Surpreendentemente, mesmo com o estimulador desligado, dois dos três participantes conseguiram controlar sozinhos os músculos das pernas, o que sugere que a estimulação pode estar restabelecendo as conexões entre o cérebro e a medula espinhal, afirma Moritz. A certa altura, pode ser possível recuperar essas conexões nervosas o bastante a tal ponto de não ser mais necessária a estimulação.

“Acreditamos que o estimulador esteja atuando como um aparelho de audição ou amplificador para a medula espinhal”, explica Moritz. “Ele está aumentando o volume, acentuando a excitação dos circuitos espinhais abaixo da lesão”.

Além de andar

No entanto a neuroestimulação para paralisia ainda está nos estágios iniciais e os cientistas não sabem exatamente como ela atua para restaurar os movimentos, conta Kristin Zhao, pesquisadora da Clínica Mayo e autora de um dos estudos de setembro.

“Acredita-se que o cérebro envie um comando para que os membros inferiores se movimentem e que a estimulação esteja possibilitando isso de algum modo”, afirma.
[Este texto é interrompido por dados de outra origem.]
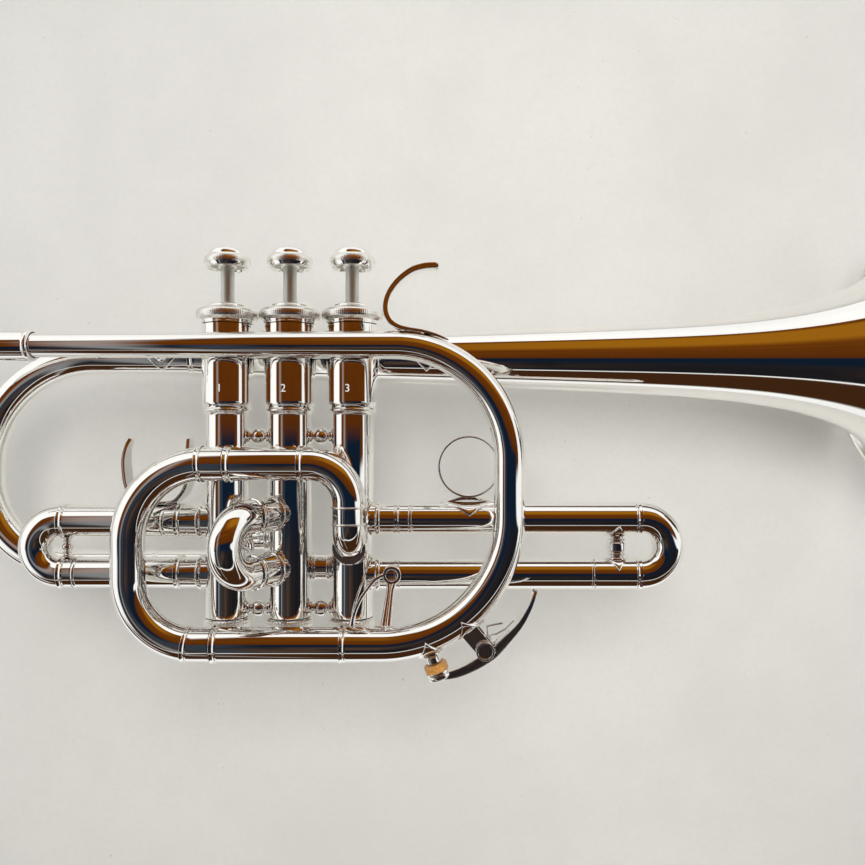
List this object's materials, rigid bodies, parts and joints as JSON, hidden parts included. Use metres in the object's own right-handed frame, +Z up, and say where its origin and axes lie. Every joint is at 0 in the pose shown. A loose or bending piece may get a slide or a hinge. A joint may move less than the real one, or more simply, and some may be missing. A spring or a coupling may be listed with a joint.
{
  "type": "cornet",
  "caption": "Silver-plated B-flat cornet with top-sprung piston valves, drawable slides, a water key and a wide rear bell bow, played through a mouthpiece set in its receiver.",
  "frame": {"origin": "centre of the middle valve's bottom cap, on its flat outer face", "axes": "+X towards the bell along its axis, +Z up the valves to their buttons, +Y to the player's left"},
  "size_m": [0.43, 0.119, 0.1939],
  "materials": {
    "silver_plate": "bright polished silver plate over brass, matt knurling on caps and buttons",
    "monel": "lapped monel",
    "nickel_stem": "fine turned nickel",
    "spring_steel": "drawn steel wire",
    "cork": "cut natural cork",
    "nylon": "moulded nylon"
  },
  "bodies": {
    "horn": {"mouthpiece_receiver": "silver_plate", "leadpipe": "silver_plate", "front_bow": "silver_plate", "main_slide_tube_lower": "silver_plate", "main_slide_tube_upper": "silver_plate", "entry_elbow": "silver_plate", "crossover_12": "silver_plate", "crossover_23": "silver_plate", "casing_brace_12_upper": "silver_plate", "casing_brace_12_lower": "silver_plate", "casing_brace_23_upper": "silver_plate", "casing_brace_23_lower": "silver_plate", "first_slide_tube_upper": "silver_plate", "first_slide_tube_lower": "silver_plate", "second_slide_tube_upper": "silver_plate", "second_slide_tube_lower": "silver_plate", "third_slide_tube_upper": "silver_plate", "third_slide_tube_lower": "silver_plate", "bell": "silver_plate", "bell_bow": "silver_plate", "bell_brace_front": "silver_plate", "bell_brace_rear": "silver_plate", "lower_leg_brace": "silver_plate", "finger_hook": "silver_plate", "water_key_nipple": "silver_plate", "water_key_saddle": "silver_plate", "water_key_screw": "spring_steel", "water_key_spring": "spring_steel", "casing_1": "silver_plate", "top_cap_1": "silver_plate", "bottom_cap_1": "silver_plate", "guide_1": "nylon", "spring_1": "spring_steel", "casing_2": "silver_plate", "top_cap_2": "silver_plate", "bottom_cap_2": "silver_plate", "guide_2": "nylon", "spring_2": "spring_steel", "casing_3": "silver_plate", "top_cap_3": "silver_plate", "bottom_cap_3": "silver_plate", "guide_3": "nylon", "spring_3": "spring_steel"},
    "valve_1": {"piston_1": "monel", "stem_1": "nickel_stem", "button_1": "silver_plate"},
    "valve_2": {"piston_2": "monel", "stem_2": "nickel_stem", "button_2": "silver_plate"},
    "valve_3": {"piston_3": "monel", "stem_3": "nickel_stem", "button_3": "silver_plate"},
    "main_slide_body": {"main_slide": "silver_plate"},
    "first_slide_body": {"first_slide": "silver_plate", "thumb_saddle": "silver_plate"},
    "second_slide_body": {"second_slide": "silver_plate"},
    "third_slide_body": {"third_slide": "silver_plate", "finger_ring": "silver_plate"},
    "water_key_body": {"water_key_lever": "silver_plate", "water_key_cork": "cork"}
  },
  "joints": [
    {"name": "valve_1_press", "type": "slide", "parent": "horn", "child": "valve_1", "axis": [0, 0, -1], "range_m": [0, 0.0145], "stiffness_N_per_m": 50, "springref_m": -0.03, "deforming": ["spring_1"]},
    {"name": "valve_2_press", "type": "slide", "parent": "horn", "child": "valve_2", "axis": [0, 0, -1], "range_m": [0, 0.0145], "stiffness_N_per_m": 50, "springref_m": -0.03, "deforming": ["spring_2"]},
    {"name": "valve_3_press", "type": "slide", "parent": "horn", "child": "valve_3", "axis": [0, 0, -1], "range_m": [0, 0.0145], "stiffness_N_per_m": 50, "springref_m": -0.03, "deforming": ["spring_3"]},
    {"name": "main_slide_draw", "type": "slide", "parent": "horn", "child": "main_slide_body", "axis": [-1, 0, 0], "range_m": [0, 0.02]},
    {"name": "first_slide_draw", "type": "slide", "parent": "horn", "child": "first_slide_body", "axis": [-1, 0, 0], "range_m": [0, 0.013]},
    {"name": "second_slide_draw", "type": "slide", "parent": "horn", "child": "second_slide_body", "axis": [-0.5446, -0.8387, 0], "range_m": [0, 0.009]},
    {"name": "third_slide_draw", "type": "slide", "parent": "horn", "child": "third_slide_body", "axis": [1, 0, 0], "range_m": [0, 0.014]},
    {"name": "water_key_lift", "type": "hinge", "parent": "horn", "child": "water_key_body", "pos_m": [0.0814, -0.0175, -0.003], "axis": [0, -1, 0], "range_deg": [0, 14], "stiffness_Nm_per_rad": 0.05}
  ]
}
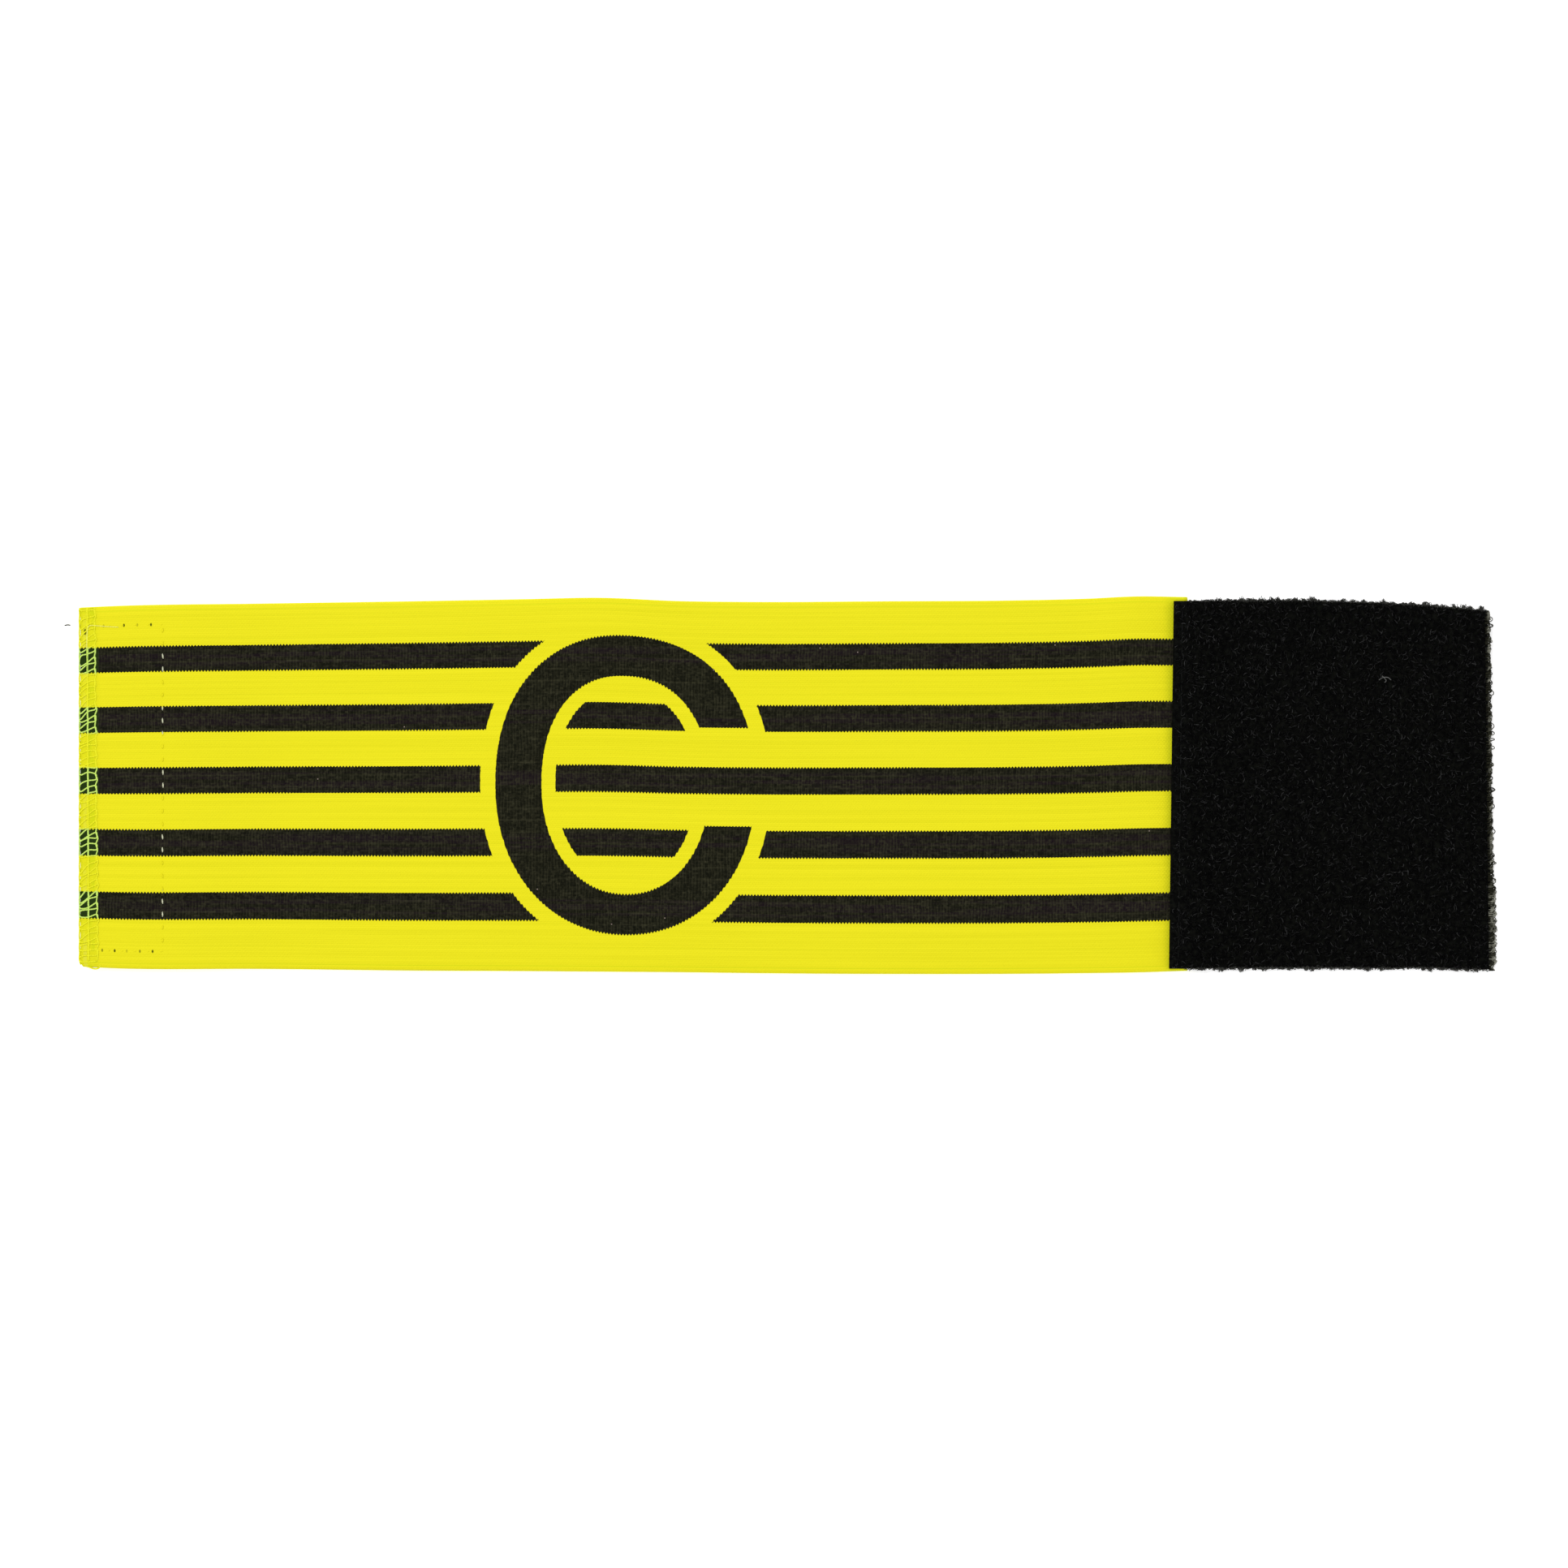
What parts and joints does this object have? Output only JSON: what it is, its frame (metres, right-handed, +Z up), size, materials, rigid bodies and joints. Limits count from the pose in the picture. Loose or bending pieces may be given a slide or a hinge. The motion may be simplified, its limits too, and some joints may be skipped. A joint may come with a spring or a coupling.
{
  "type": "captain armband",
  "caption": "Flat elastic captain armband with printed stripes and a letter in a keyline, a hook patch behind one end and a sewn-on loop panel at the other, lying undone.",
  "frame": {"origin": "middle of the armband's outline, on the surface that it lies on", "axes": "+X along the armband from the overlocked end to the loop panel, +Y across it towards the top edge of the letter, +Z up out of the printed face"},
  "size_m": [0.3062, 0.0816, 0.0037],
  "materials": {
    "elastic_yellow": "woven elastic webbing, matte",
    "print_black": "ink printed on the webbing, matte",
    "hook_black": "nylon hook tape, slightly glossy",
    "thread_lime": "polyester overlock thread",
    "loop_black": "brushed loop pile, matte",
    "thread_dark": "polyester overlock thread"
  },
  "bodies": {
    "root": {"band": "elastic_yellow", "stripe_1_left": "print_black", "stripe_1_right": "print_black", "stripe_2_left": "print_black", "stripe_2_inner": "print_black", "stripe_2_right": "print_black", "stripe_3_left": "print_black", "stripe_3_right": "print_black", "stripe_4_left": "print_black", "stripe_4_inner": "print_black", "stripe_4_right": "print_black", "stripe_5_left": "print_black", "stripe_5_right": "print_black", "letter_c": "print_black", "hook_patch": "hook_black", "end_overlock": "thread_lime", "loop_panel": "loop_black", "panel_overlock": "thread_dark"}
  },
  "joints": []
}
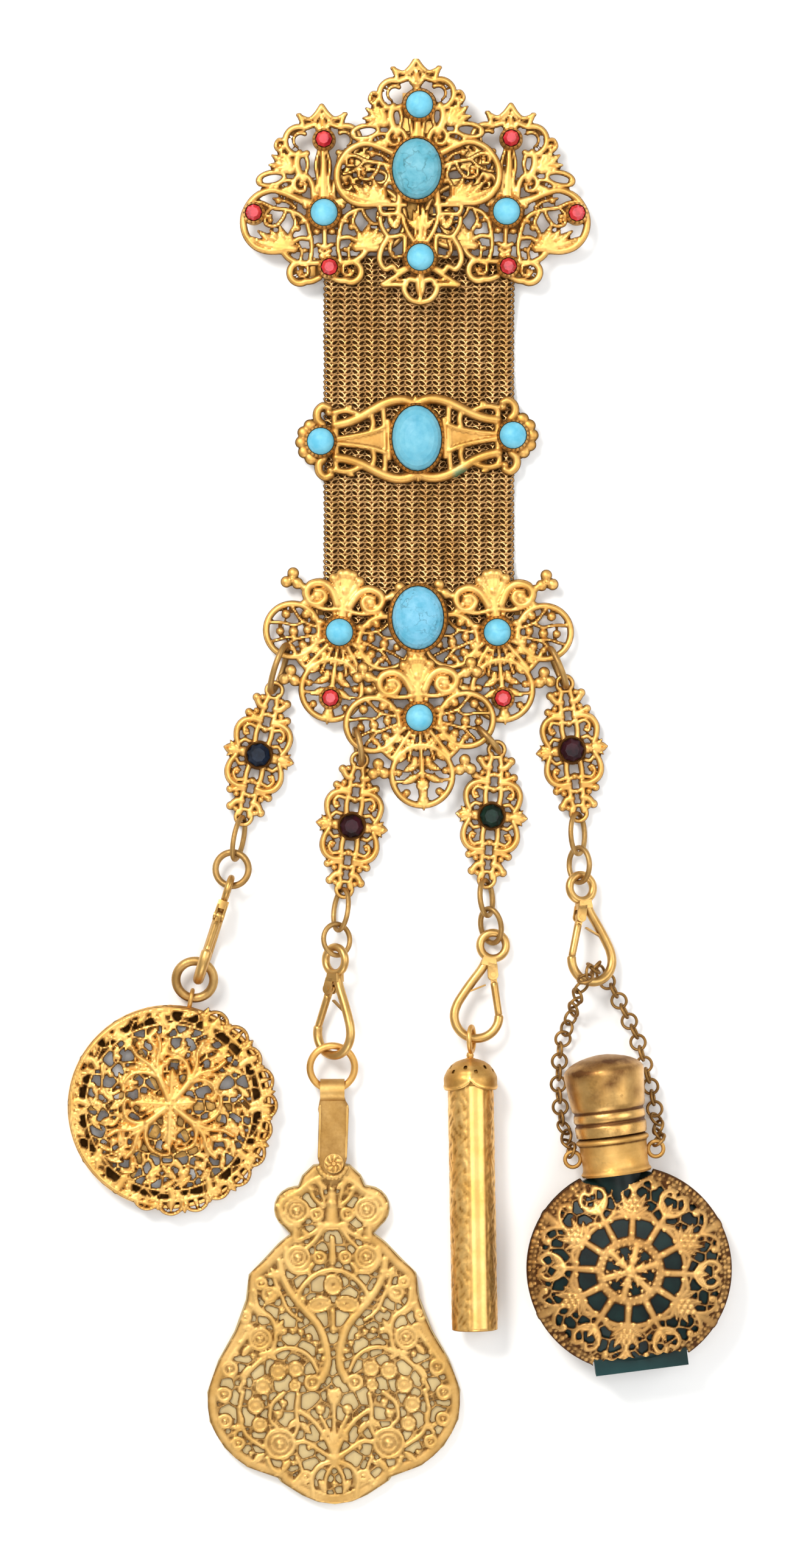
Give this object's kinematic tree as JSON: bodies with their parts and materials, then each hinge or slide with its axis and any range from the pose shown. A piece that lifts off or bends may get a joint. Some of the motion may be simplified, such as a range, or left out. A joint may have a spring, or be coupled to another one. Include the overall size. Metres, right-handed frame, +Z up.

No momento, pesquisadores estão conduzindo experimentos com diferentes padrões, comprimentos e intensidades de estimulação para chegar aos melhores resultados.

Courtine e sua equipe utilizaram o tablet para ligar e desligar o padrão de estimulação dependendo da localização dos pés dos participantes em relação ao chão. Eles acreditam que essa estimulação acionada em tempo real possa ser melhor do que uma estimulação contínua. Em um outro estudo também publicado no periódico Nature Neuroscience, o grupo de Courtine descobriu que o segundo tipo de estimulação poderia prejudicar a percepção espacial da pessoa sobre as pernas em relação ao corpo ou o que se conhece por propriocepção.

Embora os resultados sejam animadores, é importante ter em mente que paraplégicos têm outras necessidades que vão além de andar, acrescenta Moritz. Um levantamento de 2004 conduzido por Kim Anderson, professor da Universidade Case Western Reserve, demonstrou que andar não é a maior prioridade para pessoas com graves lesões na medula espinhal. Na verdade, andar ficou em quarto lugar, atrás da função sexual, do movimento intestinal e da bexiga, e da capacidade de controlar a postura corporal.

Felizmente, os tipos de neuroestimuladores que estão surgindo demonstram sinais de que também poderão ajudar a recuperar essas funções. No entanto, por ora, os estimuladores estão sendo utilizados apenas em um pequeno número de pacientes em ambientes de pesquisa. Futuramente, Courtine acredita que esses estimuladores poderão ser mais eficientes na recuperação de movimentos musculares se empregados assim que ocorrer a lesão.